Paul Driver was born in Manchester in 1954. He went to Salford Grammar and Oxford University, where he started to read Music but quickly abandoned it to study English Literature. He has worked for the Financial Times, the Daily Telegraph, the Boston Globe as music critic, and since 1985 has been music critic for the Sunday Times. He edited a volume of Kipling short stories, A Diversity of Creatures, (Penguin) and a collection of essays on Music and Text, (Harwood Academic Publishers). In 1996 Picador published Manchester Pieces, a book of stories and essays, ‘or essays that turn into stories’, he says, ‘a book meant as an integral whole and a kind of fictionalized autobiography.’ He has recently completed a novel, ‘New Diary Of A Nobody.’

I started writing in early adolescence: poetry inspired by Michael Roberts’ Faber Book of Modern Verse and by the work of an older schoolfriend, which I’d seen in school magazines and desperately needed to emulate. The poetry went on for a long time but remained a pretty private affair.

Writing student essays turned imperceptibly into the way I made my living- reviewing to deadline. I always wanted to make the essay more creative. I’ve been moving steadily from the abstract to the concrete- from music to poetry to essay to essay-story and now to outright fiction.
Manchester Pieces
by Paul Driver
ISBN: 033034563X


I never sent my work out into the world The publisher came to me. He had heard about the Manchester Pieces project through a mutual friend and sent me an enquiry in a letter addressed to the Sunday Times- which I nearly threw away with a sheaf of press releases.

I was in the bath the moment the publisher rang to tell me he’d liked the chapters I’d shown him and was offering me a contract. I finished the book in a few months after that (I’d been working on it for five years.)

Wordsworth’s The Prelude is the book of books for me. Nabokov when I was writing Manchester Pieces, because of his Speak, Memory! Which is like Paradise Lost in prose. TS Eliot, Saul Bellow, Philip Roth….

My publisher wasn’t happy with an early draft of my second book, the novel, and this bothered me a great deal. I embarked on a series of substantial revisions, all for the good, but the book’s fate- a seven year project- remains uncertain…

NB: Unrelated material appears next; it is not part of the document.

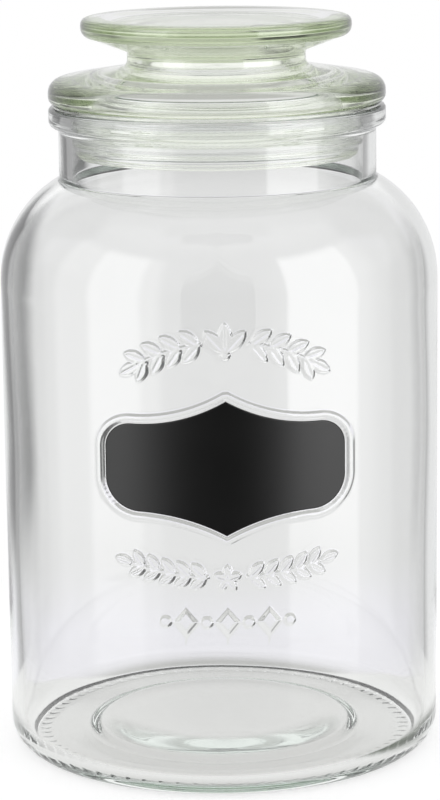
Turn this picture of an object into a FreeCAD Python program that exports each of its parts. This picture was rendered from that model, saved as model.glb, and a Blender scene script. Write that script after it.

What excites me is the vision of a possible new thing to make. The gradual awareness that what had initially seemed impossible is in fact do-able and will resolve into a set of finite tasks, this keeps me going. As well as the sheer enjoyment of manipulating words - shaping a text becomes more addictive the further in you get.

The worst thing about writing is the periodic crushing awareness that words have got the better of you, and always will. The discovery that what you put on the page just isn’t there. Plus the awful habit computers have of suddenly cutting out and taking your words with them, which in fact just happened.